Subscription-based fee

Subscriptions for the Flintobox can be for three months or more and the boxes are delivered every month, with each box offering a different theme. For the Flintoclass, the subscription is for 10 months, the duration of an academic year. Every month the theme is different and every theme will have 3-4 experiential activities. The subscription fee is about ₹595 a month. While Flintoclass stops at six years, Flintobox runs up to 12 years of age.

Flinto shipped its first product out in October 2014, nearly a year after the company was founded. This time was taken to design and develop the product. Flinto worked with experts and consultants in various fields such as psychology, paediatrics, story telling, product design, illustration and content and came up with various iterations of the product before getting the first prototype ready. Since it was based in Bengaluru then, the first customer came from a residential apartment in Bengaluru.

Shortly after launching its product, the company, unusally, shifted base to Chennai. According to Arunprasad, this move happened because the founders realised the company was operationally heavy and would be better off being based in Chennai.

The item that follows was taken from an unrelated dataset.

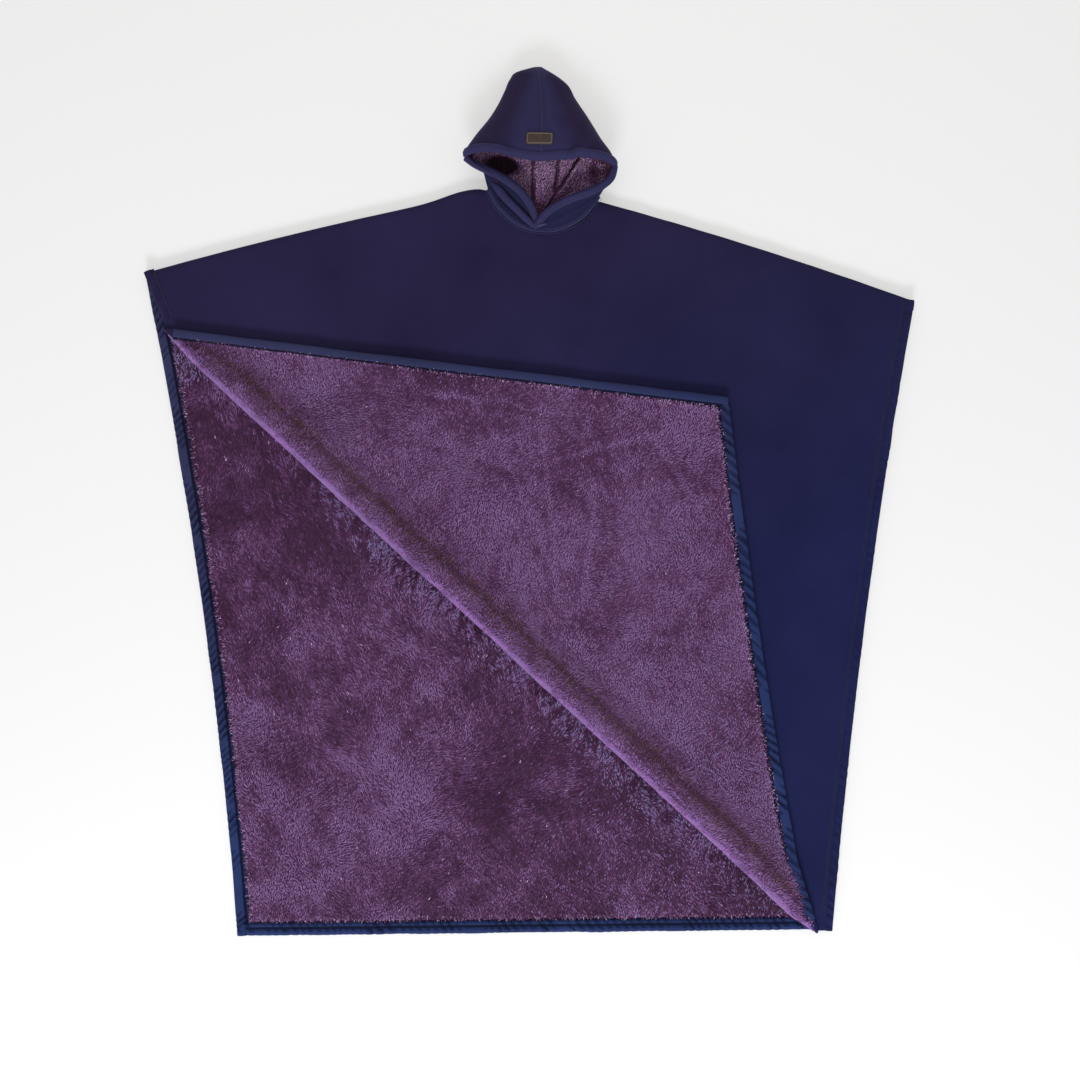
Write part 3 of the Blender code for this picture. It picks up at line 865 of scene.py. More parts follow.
def make_front(m, lines):
    """The front's shell, with its bend and corner as one cloth; gives the corner's edges and its height."""
    fold_line = np.stack([FOLD_AT[:2], FOLD_END])
    stub = np.stack([FOLD_END, lines["low"][-1]])
    low = pieced([fold_line, stub], (FOLD_STEPS, STUB_STEPS))
    high = top_line(lines, (66, 30, FOLD_STEPS + STUB_STEPS - 96))
    plan = coons(low, high, lines["left"], lines["right"], spread(1.3, 0.011))
    z = front_top(plan, lines, stub)
    cloth = Sheets()
    cloth.add(lifted(plan, z), lifted(plan, z - SHELL_THICK))

    loop = outline("flap_shell")
    upper, hem = corner_edges(loop, nearest(loop, FLAP_CORNER), FOLD_AT[:2], FOLD_END)
    columns = along(fold_line, np.linspace(0, 1, FOLD_STEPS + 1))
    plan, edge = corner_grid(columns, upper, hem, spread(0.75, 0.010))
    lift = 0.0006 * (1 + value_noise(plan[..., 0], plan[..., 1], 0.12, 15))
    under = np.maximum(FLAP_LOW + lift * rim(edge, 0.03), FLAP_LOW)
    below, above = z[: FOLD_STEPS + 1, 0], under[:, 0]
    cloth.add(bend(columns, below, above, 0), bend(columns, below, above, SHELL_THICK))
    cloth.add(lifted(plan, under)[:, ::-1], lifted(plan, under + SHELL_THICK)[:, ::-1])
    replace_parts(cloth.build("front_fleece", m["shell"]), "front_shell", "flap_shell")
    return upper, hem, under.mean() + SHELL_THICK + 0.0006


def make_front_lining(m, base):
    """The front's lining: one part under the panel and one on the turned-back corner, from base up."""
    lines = panel_lines("front_lining")
    start, end = FOLD_AT[:2] + ALONG * 0.030, FOLD_END - ALONG * 0.036
    columns = along(np.stack([start, end]), np.linspace(0, 1, FOLD_STEPS + 1))
    stub = along(np.stack([end, lines["right"][0]]), np.linspace(0, 1, 5))
    low = np.concatenate([columns, stub[1:]])
    high = top_line(lines, (62, 30, len(low) - 93))
    left = np.stack([start, lines["shoulder_left"][-1]])
    plan = coons(low, high, left, lines["right"], spread(1.3, 0.012))
    cloth = Sheets()
    cloth.add(lifted(plan, 0.0104 + 0.003), lifted(plan, 0.0104))

    loop = outline("flap_lining")
    upper, hem = corner_edges(loop, corner(loop, (1.0, 0.75)), start, end)
    plan, edge = corner_grid(columns, upper, hem, spread(0.70, 0.0072))
    top = base + 0.001 + (flap_height(plan[..., 0], plan[..., 1]) - base - 0.001) * rim(edge, 0.010)
    cloth.add(lifted(plan, base)[:, ::-1], lifted(plan, top)[:, ::-1])
    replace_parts(cloth.build("front_plush", m["plush"]), "front_lining", "flap_lining")
    return upper, hem, np.concatenate([columns, hem[1:], upper[::-1][1:-1]])


def make_panels(m):
    """The four panels' cloths, and the lines that the later pieces follow."""
    back, front = grown(panel_lines("back_shell")), grown(panel_lines("front_shell"))
    made = {"back": back, "front": front, "back_lining_loop": make_back(m, back)}
    made["upper"], made["hem"], base = make_front(m, front)
    made["upper_in"], made["hem_in"], made["flap_loop"] = make_front_lining(m, base)
    return made


def respaced(low, high, shares):
    """Both lines re-read at new shares of their points' order."""
    k = np.linspace(0, 1, len(low))
    return (np.stack([np.interp(shares, k, low[:, a]) for a in (0, 1)], -1),
            np.stack([np.interp(shares, k, high[:, a]) for a in (0, 1)], -1))


def scallops(plan, shoulder):
    """The soft dimples where the right shoulder's seam pulls."""
    x = plan[..., 0]
    wave = 0.5 + 0.5 * np.sin(x * 2 * np.pi / 0.085 + 1.5 * value_noise(x, x * 0, 0.2, 61))
    return 0.0016 * wave * np.exp(-((gap(plan, rounded(shoulder, 1)) - 0.012) / 0.016) ** 2)


# ---------------------------------------------------------------- bindings

def make_bindings(m, made):
    """The rolled bindings round the panels and round the turned-back corner."""
    back, front = made["back"], made["front"]
    stub = np.stack([FOLD_END, front["low"][-1]])
    bands = (
        # piece, edge, lowest and highest, the node it stands for, the creases' pitch and slant
        ("back_hem_roll", back["low"], 0.0002, 0.0135, "back_hem_binding", 0.017, 1.0),
        ("back_right_roll", back["right"], 0.0002, 0.0104, "back_right_binding", 0.014, -0.8),
        ("back_left_roll", back["left"][::-1], 0.0002, 0.0122, "back_left_binding", 0.015, 1.6),
        ("front_right_roll", front["right"], 0.0104, 0.0208, "front_right_binding", 0.022, -0.8),
        ("front_hem_roll", stub, 0.0104, 0.0175, "front_hem_binding", 0.012, 0.8),
        ("front_left_roll", front["left"][::-1], 0.0104, 0.0202, "front_left_binding", 0.060, 0.6),
    )
    # painted light on each binding: shade finishes in its creases and groove, highlight finishes on its crowns and
    # on the hem's outer lobe
    for k, (name, line, low, high, node, pitch, slant) in enumerate(bands):
        hem, own = name == "back_hem_roll", name.startswith("front")
        obj = band(name, line, BINDING * (0.8 if own else 1.0), low, high, m["shell" if own else "binding"],
                   pitch=pitch, slant=slant, seed=70 + 10 * k, depth=0.0035 if hem else 0.0055,
                   groove=0.58 if hem else 0.80, groove_wide=0.12 if hem else 0.06,
                   shades=(m["crease"], m["shell" if own else "crown_highlight"]),
                   look=(0.30, 0.58, 2.0) if hem else (0.0, 2.0 if own else 0.84, 2.0))
        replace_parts(obj, node)
    both = (m["crease"], m["crown_highlight"])
    hem = band("flap_hem_roll", trimmed(made["hem"], 0.03, 0.0), 0.0235, 0.0214, 0.0335, m["binding"],
               pitch=0.022, slant=-1.1, seed=141, shades=both, look=(0.0, 0.9, 0.93))
    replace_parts(hem, "flap_hem_binding")
    # the turned-back corner's upper edge wears the pale finish all over: a painted highlight where it faces the
    # light, with painted shade along its inner edge
    edge = band("flap_edge_roll", trimmed(made["upper"][::-1], 0.0, 0.02), 0.0205, 0.0214, 0.0345,
                m["crown_highlight"], pitch=0.16, slant=0.5, seed=151, depth=0.0008, shades=both,
                look=(0.0, 3.0, 0.80))
    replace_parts(edge, "flap_left_binding")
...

According to Arunprasad, Flinto works with nearly 200 suppliers across India and makes the products in various cities. “We are a predominantly design company now. Central to everything that we do is our Early Learning Foundation. It is a research foundation that comprises people from psychology, product design and other disciplines. We now have 55 employees who are in the core of product design,” says Arunprasad.

He says Flinto has adopted the European Safety Standards for Toys (ESST), the highest standards for children’s toys and play things, and uses this standard uniformly across its early learning kit in all the markets it sells to.

Overseas footprint

It has sold to over 500 pre-schools and also ships the product to customers in South-East Asia and West Asia. Right now, Flintobox accounts for 95 per cent of the business, but Arunprasad expects Flintobox and Flintoclass to contribute equally in the next four-five years. The overseas market is also expected to grow to 20-25 per cent of the business in the next 3-4 years. They are targeting ₹1,500 crore of revenue in five years from now, from about ₹45 crore now. This jump will come as it expands its business in both the segments.

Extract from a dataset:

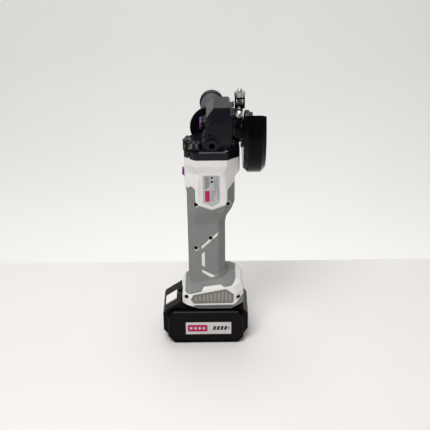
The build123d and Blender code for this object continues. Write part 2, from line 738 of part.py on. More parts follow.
def pinion_tooth():
    """One tooth of the pinion, pointing along +X from the motor axis."""
    faces = []
    for share in (1.0, INNER_SHARE):
        plane = Plane(
            origin=(PINION_R * share, 0, SPINDLE_Z - WHEEL_R * share), x_dir=(1, 0, 0), z_dir=(0, 0, 1)
        )
        faces.append(tooth_section(plane, -1.5 * share, 0.8 * share, 0.7 * share, 0.3 * share))
    with BuildPart() as tooth:
        loft(faces, ruled=True)
    return tooth.part


wheel_points = [(4.6, SPINDLE_R), (4.6, 12.9), (5.2, 13.8), (6.9, 20.3), (8.4, 20.9), (10.4, 20.9)]
wheel_points += [(12.4, 17.0), (13.4, 10.0), (16.0, 9.0), (16.0, SPINDLE_R)]
wheel_pitch = 360 / WHEEL_TEETH

with BuildPart() as bevel_wheel:
    add(turned(wheel_points, SPINDLE_SECTION, AXIS_SPINDLE))
    tooth = wheel_tooth()
    first = -90 + wheel_pitch / 2
    add([tooth.rotate(AXIS_SPINDLE, first + wheel_pitch * n) for n in range(WHEEL_TEETH)])
    lock_hole = along_spindle(LOCK_Y, LOCK_Z, 3, LOCK_PIN_R + 0.3, 6)
    lock_holes = [lock_hole.rotate(AXIS_SPINDLE, 360 / LOCK_HOLES * n) for n in range(LOCK_HOLES)]
    add(lock_holes, mode=Mode.SUBTRACT)
save(bevel_wheel.part, "bevel_wheel")

with BuildPart() as retaining_ring:
    add(ring(spindle_plane(16.0), 8.6, SPINDLE_R, 1.4))
    add(block(15, 19, -2, 2, SPINDLE_Z + 5, SPINDLE_Z + 10), mode=Mode.SUBTRACT)
save(retaining_ring.part, "retaining_ring")

with BuildPart() as inner_flange:
    flange_points = [(FLANGE_X, THREAD_R), (FLANGE_X, 15.0), (45.4, 19.0), (47.6, 19.0), (47.6, 11.1)]
    flange_points += [(49.3, 11.1), (49.3, THREAD_R)]
    add(turned(flange_points, SPINDLE_SECTION, AXIS_SPINDLE))
save(inner_flange.part, "inner_flange")

with BuildPart() as lock_nut:
    nut_r = THREAD_R + RUN_FIT
    nut_points = [(49.8, nut_r), (49.8, 11.5), (47.9, 11.5), (47.9, 19.0), (50.2, 19.0), (52.0, 16.5)]
    nut_points += [(55.6, 16.0), (55.6, nut_r)]
    add(turned(nut_points, SPINDLE_SECTION, AXIS_SPINDLE))
    with BuildSketch(spindle_plane(60)):
        with PolarLocations(13.0, 4, start_angle=45):
            Circle(2.0)
    extrude(amount=-8, mode=Mode.SUBTRACT)
save(lock_nut.part, "lock_nut")

# ---------------------------------------------------------------- motor
with BuildPart() as rotor_shaft:
    shaft_points = [(0, 211.6), (3.4, 211.6), (4, 212.2), (4, 303.2), (2.5, 303.2), (2.5, 316.0)]
    shaft_points.append((0, 316.0))
    add(turned(shaft_points, Plane(origin=(0, 0, 0), x_dir=(1, 0, 0), z_dir=(0, -1, 0)), Axis.Z))
save(rotor_shaft.part, "rotor_shaft")

with BuildPart() as rotor_core:
    add(ring(Plane.XY.offset(STATOR_Z0 - 1), ROTOR_R, 4, STATOR_Z1 - STATOR_Z0 + 2, edge=0.5))
    with BuildSketch(Plane.XY.offset(STATOR_Z1 - 9)):
        with PolarLocations(9.4, 4):
            Rectangle(2.4, 10)
    extrude(amount=12, mode=Mode.SUBTRACT)
save(rotor_core.part, "rotor_core")

with BuildPart() as bevel_pinion:
    pinion_points = [(2.5, 303.2), (5.0, 303.2), (5.0, 307.2), (4.5, 308.3), (3.15, 314.5), (2.5, 314.5)]
    add(turned(pinion_points, Plane(origin=(0, 0, 0), x_dir=(1, 0, 0), z_dir=(0, -1, 0)), Axis.Z))
    tooth = pinion_tooth()
    add([tooth.rotate(Axis.Z, 360 / PINION_TEETH * n) for n in range(PINION_TEETH)])
save(bevel_pinion.part, "bevel_pinion")

FAN_R = 28.0
with BuildPart() as cooling_fan:
    add(ring(Plane.XY.offset(269), 9, 4, 13))
    add(ring(Plane.XY.offset(269), FAN_R, 9, 1.6))
    with BuildSketch(Plane.XY.offset(270)):
        with PolarLocations(19.5, 22):
            Rectangle(15.5, 1.3, rotation=24)
    extrude(amount=9.5)
save(cooling_fan.part, "cooling_fan")

STATOR_TEETH = 6
STACK = STATOR_Z1 - STATOR_Z0
with BuildPart() as stator_core:
    with BuildSketch(Plane.XY.offset(STATOR_Z0)):
        Circle(STATOR_R)
        Circle(21.4, mode=Mode.SUBTRACT)
        with PolarLocations(18.0, STATOR_TEETH):
            Rectangle(8.4, 6.0)
        with PolarLocations(14.1, STATOR_TEETH):
            Rectangle(1.6, 11.0)
        Circle(13.1, mode=Mode.SUBTRACT)
    extrude(amount=STACK)
save(stator_core.part, "stator_core")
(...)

The company, says Arunprasad, is close to profitability. Their confidence about the growth prospects come from that fact that the early learning market is a huge one and they believe they are the only ones offering the kind of products they have. The market is a nascent one, which is their biggest challenge, as they will have to educate their customers on what they are trying to do. Second, the industry is also a new one, which makes it difficult to find the right talent.

Offline sales

At present, Flinto sells only through its own website and recently started working with offline retailers. It may look at the prospects of opening experiential centres. How difficult will it be for someone else to do what you are doing and beat you at it? The challenge, says Arunprasad, is not in looking at Flinto as just a product, but in how it has been designed. There is a reason why the company has 200 suppliers. There is so much emphasis on quality and cost, which cannot be replicated overnight.

Flinto has built a brand, which has its own momentum. So, the competition has not just to beat the product, but the brand momentum too, says Arunprasad and adds, “it is like asking why can’t someone make toothpaste and beat Colgate.”